## TASK BRIEF
Will you repeat only the lines beginning at the one that mentions "for name, piece" and ending at the one that mentions "imported = [obj", both of them included, exactly?

___ DATA ___

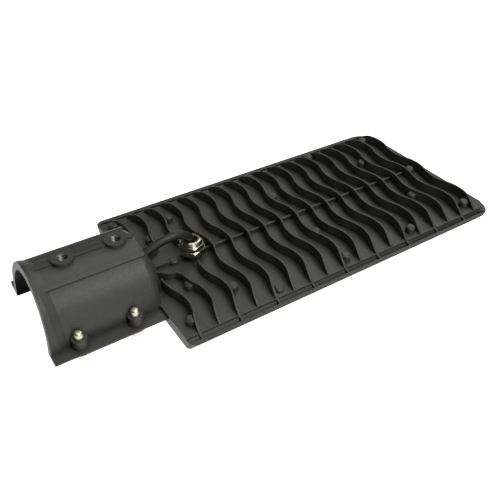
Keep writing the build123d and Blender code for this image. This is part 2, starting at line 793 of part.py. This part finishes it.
# Pad, board and light sources against the pocket's ceiling
board_from = window_start - lens_overlap
board_to = window_end + lens_overlap
board_half = window_width / 2 + lens_overlap
pad_bottom = ceiling - pad_thickness
board_bottom = pad_bottom - board_thickness
chip_bottom = board_bottom - chip_height
light_middle = (window_start + window_end) / 2
with BuildPart() as thermal_pad:
    with BuildSketch(Plane.XY.offset(pad_bottom)):
        add(rounded_box(board_from + 1, board_to - 1, 2 * board_half - 2, 2))
        with Locations(board_screw_spots):
            Circle(board_thread / 2 + 0.6, mode=Mode.SUBTRACT)
    extrude(amount=pad_thickness)
with BuildPart() as light_board:
    with BuildSketch(Plane.XY.offset(board_bottom)):
        add(rounded_box(board_from - board_tab, board_to, 2 * board_half, 2))
        with Locations(board_screw_spots):
            Circle(board_thread / 2 + 0.2, mode=Mode.SUBTRACT)
    extrude(amount=board_thickness)
with BuildPart() as light_chips:
    with BuildSketch(Plane.XY.offset(chip_bottom)):
        with Locations((light_middle, 0)):
            with GridLocations(lens_pitch_x, lens_pitch_y, lens_columns, lens_rows):
                Rectangle(chip_size, chip_size)
    extrude(amount=chip_height)

board_shank = board_thickness + pad_thickness + board_grip
one_board_screw = screw(board_thread, board_shank, board_head_diameter, board_head_height, 2.0)
with BuildPart() as board_screws:
    with Locations([(x, y, board_bottom) for x, y in board_screw_spots]):
        add(one_board_screw)

# Lens plate: a flange held by the cover, and one lens over each light source
lens_top = chip_bottom - lens_gap
flange_low = lens_top - lens_flange
with BuildPart() as lens_plate:
    with BuildSketch(Plane.XY.offset(flange_low)):
        add(rounded_box(board_from, board_to, 2 * board_half, window_corner))
    extrude(amount=lens_flange)
    with BuildSketch(Plane.XY.offset(-lens_face)):
        add(rounded_box(window_start + 0.4, window_end - 0.4, window_width - 0.8, window_corner))
    extrude(amount=lens_face + flange_low)
    with BuildSketch(Plane.XZ.offset(0)):
        with BuildLine():
            Polyline(
                (0, -lens_height), (lens_radius * 0.5, -lens_height), (lens_radius, 0), (lens_radius, 0.5),
                (0, 0.5), close=True,
            )
        make_face()
    one_lens = revolve(axis=Axis.Z, mode=Mode.PRIVATE)
    with Locations((light_middle, 0, -lens_face)):
        with GridLocations(lens_pitch_x, lens_pitch_y, lens_columns, lens_rows):
            add(one_lens)
    with BuildSketch(Plane.XY.offset(lens_top)):
        with Locations(board_screw_spots):
            Circle(board_head_diameter / 2 + 0.4)
    extrude(amount=-(board_head_height - chip_height - lens_gap + 0.4), mode=Mode.SUBTRACT)

lens_seal_height = flange_low - cover_top
with BuildPart() as lens_seal:
    with BuildSketch(Plane.XY.offset(cover_top)):
        add(rounded_box(board_from, board_to, 2 * board_half, window_corner))
        add(rounded_box(
            window_start, window_end, window_width, window_corner,
        ), mode=Mode.SUBTRACT)
    extrude(amount=lens_seal_height)

# Driver board on its standoffs, with its parts hanging into the cover's bulge
driver_top = ceiling - driver_drop
driver_bottom = driver_top - board_thickness
driver_end = driver_start + driver_length
with BuildPart() as driver_board:
    with BuildSketch(Plane.XY.offset(driver_bottom)):
        add(rounded_box(driver_start, driver_end, driver_width, 2))
        with Locations((gland_x, 0)):
            Circle(driver_opening / 2, mode=Mode.SUBTRACT)
        with Locations(driver_screw_spots):
            Circle(board_thread / 2 + 0.2, mode=Mode.SUBTRACT)
    extrude(amount=board_thickness)
driver_shank = board_thickness + driver_drop + board_grip - 1
one_driver_screw = screw(board_thread, driver_shank, board_head_diameter, board_head_height, 2.0)
with BuildPart() as driver_screws:
    with Locations([(x, y, driver_bottom) for x, y in driver_screw_spots]):
        add(one_driver_screw)

transformer_spot = (113.0, 25.0)
transformer_core = (15.0, 13.0, 8.0)
transformer_winding = 5.0
capacitor_spots = ((127.0, 30.0), (127.0, 20.0))
capacitor_radius = 4.0
capacitor_height = 7.5
rectifier_spot = (106.0, -40.0)
rectifier_size = (8.0, 6.5, 2.5)
fuse_spot = (104.0, -12.0)
fuse_radius = 2.6
fuse_length = 8.0
varistor_spot = (113.0, -24.0)
varistor_radius = 4.5
varistor_thickness = 4.0
terminal_spot = (128.5, -26.0)
terminal_size = (8.0, 16.0, 8.0)
with BuildPart() as transformer:
    with BuildSketch(Plane.XY.offset(driver_bottom)):
        with Locations(transformer_spot):
            Rectangle(*transformer_core[:2])
    extrude(amount=-transformer_core[2])
    windows = transformer_core[2] - 3.2
    with BuildSketch(Plane.XZ.offset(-transformer_spot[1] - transformer_core[1])):
        with Locations((transformer_spot[0], driver_bottom - transformer_core[2] / 2)):
            Rectangle(transformer_core[0] - 3.2, windows)
    extrude(amount=2 * transformer_core[1], mode=Mode.SUBTRACT)
    with BuildSketch(Plane.XY.offset(driver_bottom - 1.6)):
        with Locations(transformer_spot):
            RectangleRounded(transformer_core[0] - 3.2, transformer_core[1] + 3, transformer_winding / 2)
    extrude(amount=-windows)
with BuildPart() as capacitors:
    with BuildSketch(Plane.XY.offset(driver_bottom)):
        with Locations(capacitor_spots):
            Circle(capacitor_radius)
    extrude(amount=-capacitor_height)
with BuildPart() as rectifier:
    with BuildSketch(Plane.XY.offset(driver_bottom)):
        with Locations(rectifier_spot):
            Rectangle(*rectifier_size[:2])
    extrude(amount=-rectifier_size[2])
    chamfer(rectifier.faces().sort_by(Axis.Z)[0].edges(), length=0.5)
with BuildPart() as fuse:
    with BuildSketch(Plane.XY.offset(driver_bottom)):
        with Locations(fuse_spot):
            Circle(fuse_radius)
    extrude(amount=-fuse_length)
with BuildPart() as varistor:
    with BuildSketch(Plane.XZ.offset(-varistor_spot[1] - varistor_thickness / 2)):
        with Locations((varistor_spot[0], driver_bottom - varistor_radius)):
            Circle(varistor_radius)
    extrude(amount=varistor_thickness)
with BuildPart() as terminal_block:
    with BuildSketch(Plane.XY.offset(driver_bottom)):
        with Locations(terminal_spot):
            Rectangle(*terminal_size[:2])
    extrude(amount=-terminal_size[2])
    ways = [(terminal_spot[0], terminal_spot[1] + step * terminal_size[1] / 3) for step in (-1, 0, 1)]
    with BuildSketch(Plane.XY.offset(driver_bottom - terminal_size[2])):
        with Locations(ways):
            Circle(1.6)
    extrude(amount=1.2, mode=Mode.SUBTRACT)
    with BuildSketch(Plane.YZ.offset(terminal_spot[0] - terminal_size[0] / 2)):
        with Locations([(y, driver_bottom - terminal_size[2] + 3.4) for x, y in ways]):
            Rectangle(3.2, 2.8)
    extrude(amount=3.5, mode=Mode.SUBTRACT)

pieces = {
    "housing": housing, "clamp_strap": clamp_strap, "clamp_screws": clamp_screws,
    "gland_ring": gland_ring, "gland_body": gland_body, "gland_sleeve": gland_sleeve,
    "gland_cap": gland_cap, "gland_lock_nut": gland_lock_nut, "supply_lead": supply_lead,
    "pole_cores": pole_cores, "cover": cover, "cover_seal": cover_seal, "cover_screws": cover_screws,
    "thermal_pad": thermal_pad, "light_board": light_board, "light_chips": light_chips,
    "board_screws": board_screws, "lens_plate": lens_plate, "lens_seal": lens_seal,
    "driver_board": driver_board, "driver_screws": driver_screws, "transformer": transformer,
    "capacitors": capacitors, "rectifier": rectifier, "fuse": fuse, "varistor": varistor,
    "terminal_block": terminal_block,
}
for name, piece in pieces.items():
    piece.part.label = name
    export_step(piece.part, f"parts/{name}.step")
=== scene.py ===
import json
from math import cos, pi, radians, sin, sqrt

import bmesh
import bpy
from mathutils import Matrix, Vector


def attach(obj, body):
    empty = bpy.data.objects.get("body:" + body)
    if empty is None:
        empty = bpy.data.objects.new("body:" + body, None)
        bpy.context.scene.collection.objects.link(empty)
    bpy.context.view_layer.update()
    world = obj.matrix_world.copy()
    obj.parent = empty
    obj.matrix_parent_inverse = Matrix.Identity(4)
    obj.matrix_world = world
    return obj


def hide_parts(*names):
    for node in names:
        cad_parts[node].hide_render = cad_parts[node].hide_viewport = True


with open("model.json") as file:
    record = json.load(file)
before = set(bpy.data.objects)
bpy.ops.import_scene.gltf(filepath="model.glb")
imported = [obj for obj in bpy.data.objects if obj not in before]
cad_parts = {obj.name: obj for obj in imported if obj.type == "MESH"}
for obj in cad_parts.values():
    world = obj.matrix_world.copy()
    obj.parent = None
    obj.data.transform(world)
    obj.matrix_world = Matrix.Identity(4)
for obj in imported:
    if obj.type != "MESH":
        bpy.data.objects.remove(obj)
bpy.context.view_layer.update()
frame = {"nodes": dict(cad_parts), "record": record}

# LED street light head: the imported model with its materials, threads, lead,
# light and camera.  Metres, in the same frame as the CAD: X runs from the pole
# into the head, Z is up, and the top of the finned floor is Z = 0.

nodes = frame["nodes"]
scene = bpy.context.scene
scene.view_settings.view_transform = "Standard"
MM = 0.001

# Camera, as fitted to the photograph
CAMERA_PLACE = (-0.04275, -0.32993, 0.29130)
CAMERA_YAW = 33.08
CAMERA_PITCH = 37.99
CAMERA_ROLL = 0.13
CAMERA_LENS = 45.5
CAMERA_SENSOR = 36.0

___

## COMPLETE RESPONSE
for name, piece in pieces.items():
    piece.part.label = name
    export_step(piece.part, f"parts/{name}.step")
=== scene.py ===
import json
from math import cos, pi, radians, sin, sqrt

import bmesh
import bpy
from mathutils import Matrix, Vector


def attach(obj, body):
    empty = bpy.data.objects.get("body:" + body)
    if empty is None:
        empty = bpy.data.objects.new("body:" + body, None)
        bpy.context.scene.collection.objects.link(empty)
    bpy.context.view_layer.update()
    world = obj.matrix_world.copy()
    obj.parent = empty
    obj.matrix_parent_inverse = Matrix.Identity(4)
    obj.matrix_world = world
    return obj


def hide_parts(*names):
    for node in names:
        cad_parts[node].hide_render = cad_parts[node].hide_viewport = True


with open("model.json") as file:
    record = json.load(file)
before = set(bpy.data.objects)
bpy.ops.import_scene.gltf(filepath="model.glb")
imported = [obj for obj in bpy.data.objects if obj not in before]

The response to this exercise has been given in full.